TASK DETAILS: Find every line with the string "Blender" in it, count them, and reply with that count only.

SUPPLIED RECORDS:
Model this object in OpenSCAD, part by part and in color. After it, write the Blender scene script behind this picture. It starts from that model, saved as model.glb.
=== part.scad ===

...

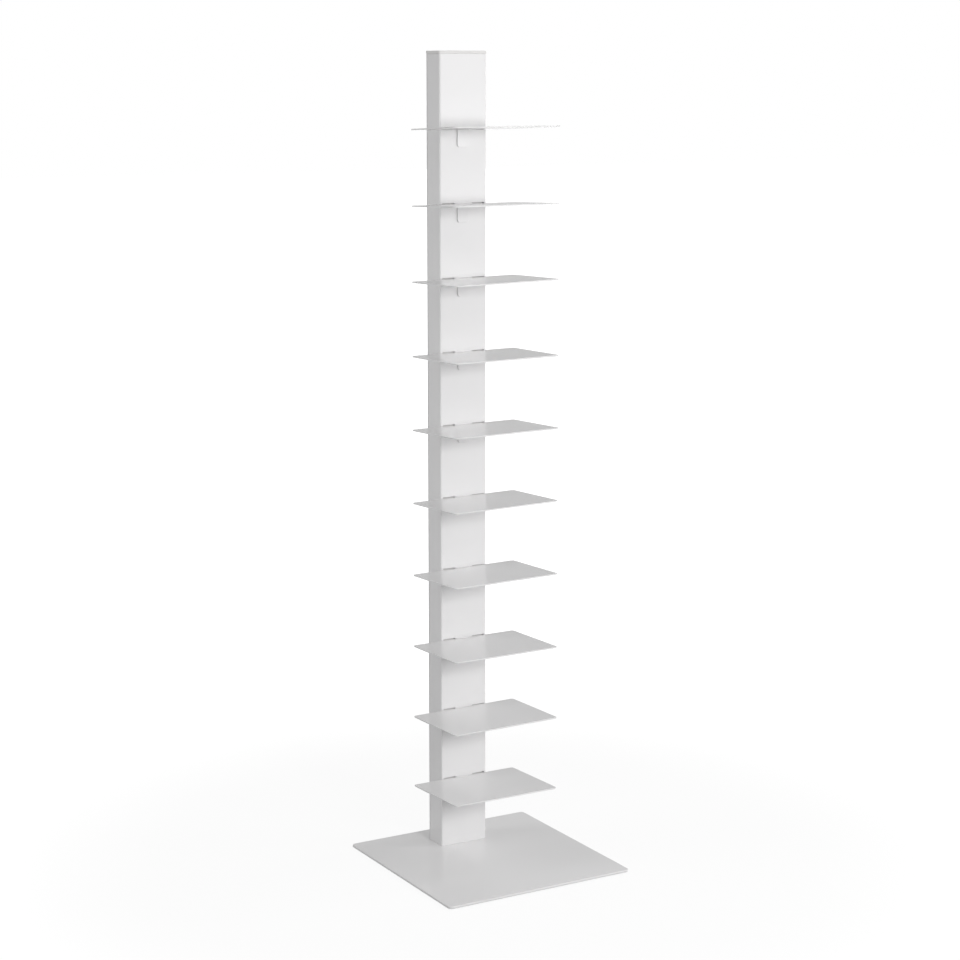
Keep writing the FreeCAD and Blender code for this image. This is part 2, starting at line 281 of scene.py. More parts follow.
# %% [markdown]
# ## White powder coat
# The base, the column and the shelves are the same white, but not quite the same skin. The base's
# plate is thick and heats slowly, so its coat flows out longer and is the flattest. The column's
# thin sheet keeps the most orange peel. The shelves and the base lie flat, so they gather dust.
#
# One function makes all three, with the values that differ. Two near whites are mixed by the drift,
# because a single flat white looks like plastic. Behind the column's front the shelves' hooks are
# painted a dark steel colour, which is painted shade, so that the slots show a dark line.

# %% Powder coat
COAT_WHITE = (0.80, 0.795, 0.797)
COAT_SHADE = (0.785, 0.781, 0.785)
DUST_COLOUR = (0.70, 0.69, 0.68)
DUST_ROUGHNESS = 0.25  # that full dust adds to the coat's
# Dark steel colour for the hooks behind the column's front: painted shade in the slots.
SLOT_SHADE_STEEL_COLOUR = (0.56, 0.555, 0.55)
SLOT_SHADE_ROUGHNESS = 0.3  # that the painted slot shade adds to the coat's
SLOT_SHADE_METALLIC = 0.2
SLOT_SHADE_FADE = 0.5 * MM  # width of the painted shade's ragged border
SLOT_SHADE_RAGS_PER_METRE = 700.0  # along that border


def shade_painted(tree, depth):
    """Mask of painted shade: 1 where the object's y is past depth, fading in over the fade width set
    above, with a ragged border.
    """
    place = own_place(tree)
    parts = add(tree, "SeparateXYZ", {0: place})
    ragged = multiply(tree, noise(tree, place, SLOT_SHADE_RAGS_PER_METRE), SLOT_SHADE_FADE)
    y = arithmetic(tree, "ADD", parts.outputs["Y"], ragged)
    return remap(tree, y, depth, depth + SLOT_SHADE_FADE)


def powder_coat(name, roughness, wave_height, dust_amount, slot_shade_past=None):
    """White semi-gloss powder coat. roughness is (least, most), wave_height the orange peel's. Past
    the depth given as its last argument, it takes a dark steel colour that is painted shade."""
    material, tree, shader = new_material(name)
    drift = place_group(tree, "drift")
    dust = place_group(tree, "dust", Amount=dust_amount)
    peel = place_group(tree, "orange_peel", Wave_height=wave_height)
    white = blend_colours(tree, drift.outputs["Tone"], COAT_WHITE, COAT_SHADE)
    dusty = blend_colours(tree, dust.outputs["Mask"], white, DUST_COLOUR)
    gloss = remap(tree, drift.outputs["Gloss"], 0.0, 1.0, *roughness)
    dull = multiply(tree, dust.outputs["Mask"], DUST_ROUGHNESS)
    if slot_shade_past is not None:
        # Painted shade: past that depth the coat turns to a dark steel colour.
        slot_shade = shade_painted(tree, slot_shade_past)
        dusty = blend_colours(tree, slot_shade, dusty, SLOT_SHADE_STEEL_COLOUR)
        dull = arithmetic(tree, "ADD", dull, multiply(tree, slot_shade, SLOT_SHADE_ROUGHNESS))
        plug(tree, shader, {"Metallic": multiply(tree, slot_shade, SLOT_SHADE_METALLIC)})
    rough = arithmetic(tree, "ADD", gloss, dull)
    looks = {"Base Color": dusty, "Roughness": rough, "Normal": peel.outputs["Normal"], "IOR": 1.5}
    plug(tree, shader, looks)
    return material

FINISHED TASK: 2